Соответственно этим впервые определенным структурным элементам и строятся литературные и музыкальные сценарии новых венских оперетт. В силу искусственного закрепления сценических амплуа, которые в столь законченной форме не были известны французской оперетте даже в период ее окончательного упадка, сюжетика новых оперетт крайне ограничена. Она сводится к использованию незначительного количества возможных вариантов одного-единственного сюжета, позволяющего развернуть историю любви двух «героических» персонажей на фоне типизированных буффонных интермедий, разыгрываемых силами «каскадных» и «комедийных» пар.
Для того чтобы понять, какие предпосылки привели к этой реформе, обусловившей быстрое и окончательное загнивание жанра и его технологическое окостенение, нужно разобраться в тех условиях, в которых оказалась оперетта в Вене к началу нынешнего столетия.
В эпоху Зуппе и Штрауса столица Австрии насчитывает только два театра, специализирующихся в области оперетты.
Французская опереточная школа в семидесятых и восьмидесятых годах еще продолжает осуществлять свое господство по всему миру.

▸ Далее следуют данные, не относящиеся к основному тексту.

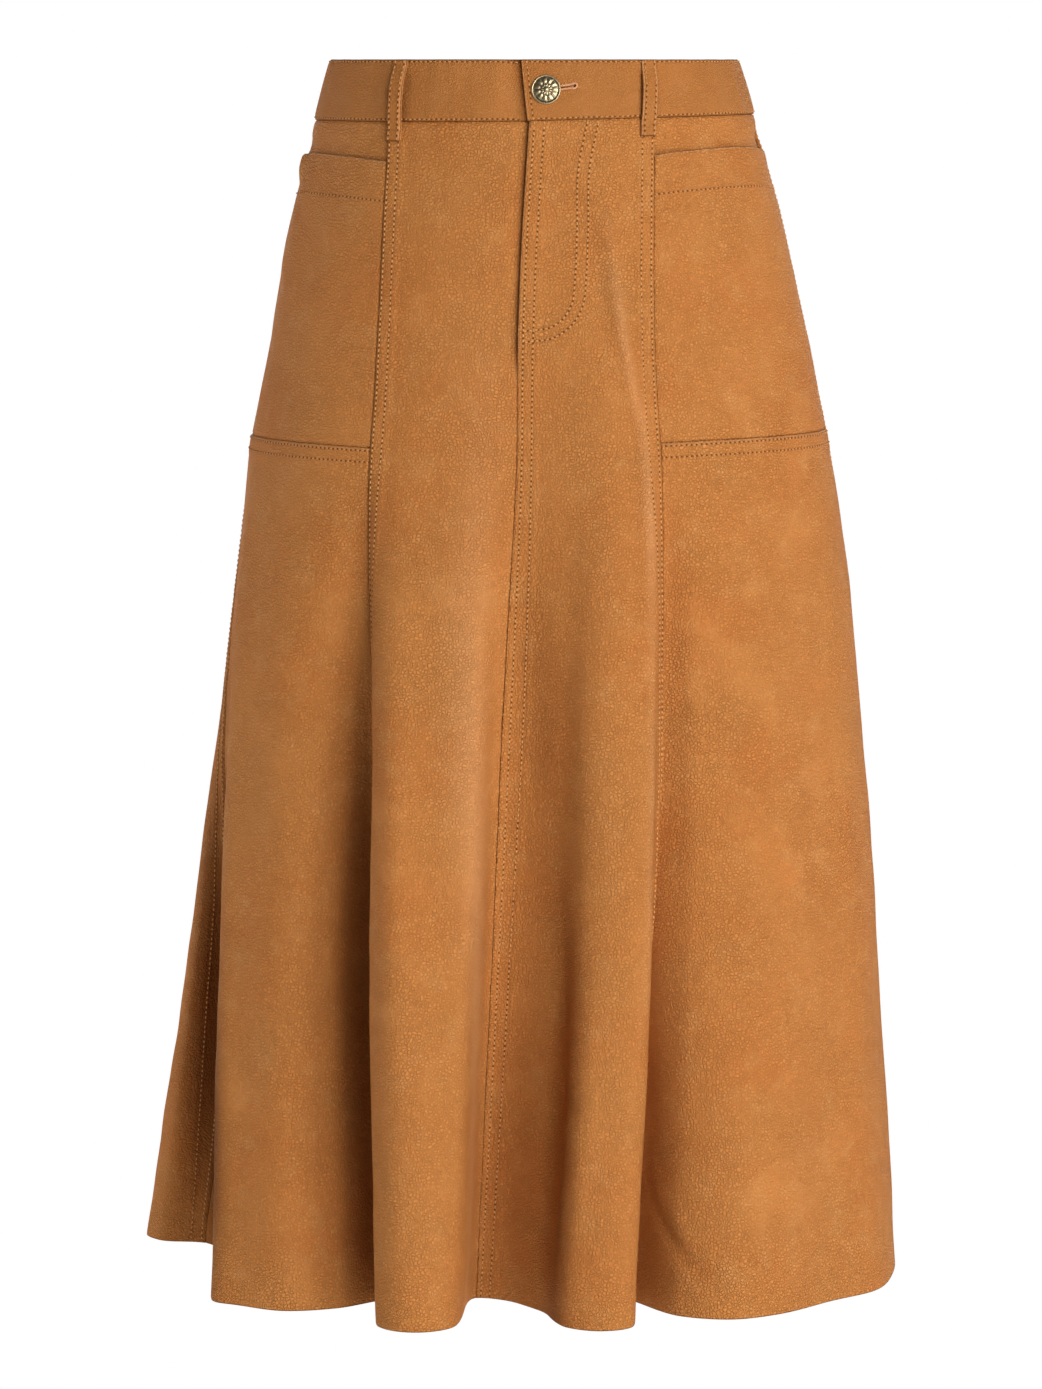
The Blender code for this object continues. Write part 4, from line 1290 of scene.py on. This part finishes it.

Вена не может противопоставить Парижу ничего, кроме театра, выросшего, как мы увидим ниже, на подражании французской исполнительской технике, и Штрауса, по своим композиторским данным несравнимого с французскими эпигонами, но драматургически находящегося в плену все тех же французских традиций и к тому же не имеющего в своем распоряжении ни Мельяка, ни Галеви.